Jospeh Pascal: I agree, I am sure the public does assume with you. But just explain the process when you finished playing, after being so intense singing, dancing, acting, what do you do? Do you open up the newspaper? Do you turn on the television? Do you have a bar the glass of scotch? How do you come down to be able to fall asleep after doing this and night after night?

John Lithgow: Well it is exhausting, you have no troubles sleeping. The first thing I did was take showers, as I recall. I did two musicals in the space of three years. Scoundrels Dirty Rotten Scoundrels was more recent and that one was a hit. That ran for an entire year and it was much, much more exhausting than Sweet Smell you know. I had six numbers in that and a huge amount of dancing and clowning around. I don't know, I always felt it was it was just I felt this must be awfully good for me, that I don't have to go pound and do workout, I do that on the stage every night. And you really, really work. I did the show 438 times and I never missed a performance for an ailment of any kind, everybody else did. But I and I think it was good for me. I think it I got in great shape. I gained 15 pounds since then.

Jospeh Pascal: It sounds like we got to get back onto Broadway. What do you attribute the success of 3rd Rock from the Sun?

John Lithgow: 3rd Rock was just lightning in a bottle. I mean that was you know it was it was completely unique, nobody had seen anything like it on America Network Television in years, I think since the marking around of Sid Caesar and Imogene Coca in early 50s. It was we took off from a kind of comic manic comic energy of British comedy, Fawlty Towers and Monty Python that ends that all the writers were huge fans of that that kind of high energy farce. They just came up with this amazing premise these four people sort of doing their best to try to be an American family, and just sort improvising. I think that was the heart of the success of the film, basically that's what human beings are doing too. We were all aliens, but humans are only trying to get by too, trying to figure out how to function in this crazy world. And they they had this wonderful cast; I was involved in the casting process and we were drawing for months, getting all those superb people together in that crazy combination. It was just and we were all theater actors, we used to very much saw it as a theater activity. You know, we performed for a live audience and it was the best show in town out there in Hollywood. We pride in ourselves when giving them a fabulous performance. And I think it have that kind of performed energy.

Jospeh Pascal: My last question before we open to the audience, if you are comfortable could you tell us what you have in the pipeline, theater, film and television, since you do almost every thing?

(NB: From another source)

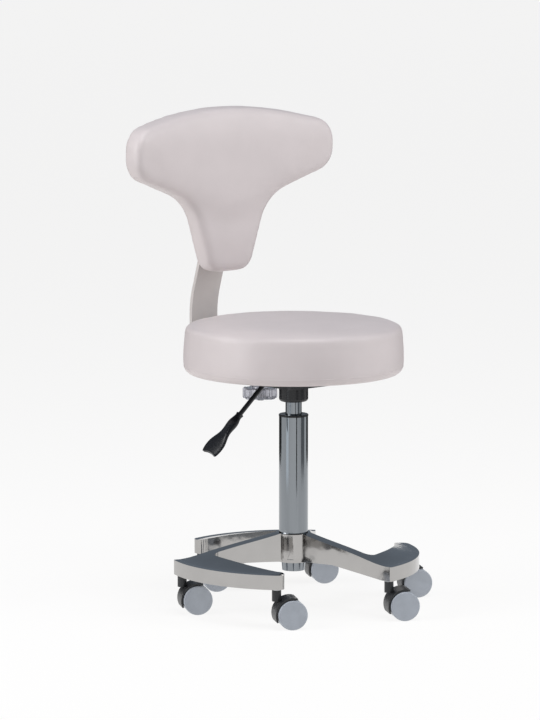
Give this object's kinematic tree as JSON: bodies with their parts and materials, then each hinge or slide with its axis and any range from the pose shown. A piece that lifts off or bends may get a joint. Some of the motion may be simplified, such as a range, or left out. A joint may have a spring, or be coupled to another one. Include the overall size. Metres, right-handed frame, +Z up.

John Lithgow: Well, I don't have any the only definite job I have coming up, I am doing my children's concert Five Times, at the New Victory Theater on Broadway in January and we are filming the last two of those five concerts for an HBO Special. That's my only actual job coming up. We are trying to get together a major Broadway revival of a play for the spring, but that's not definite yet. In meantime, I am sort following my own rule which is; when you are out of work develop something on your own, so that you are not sitting around waiting for somebody to hire you. I have devised a solo piece which I have got a couple of times now and I won't tell you about it. I will leave you in suspense. But it's a it's perfectly wonderful.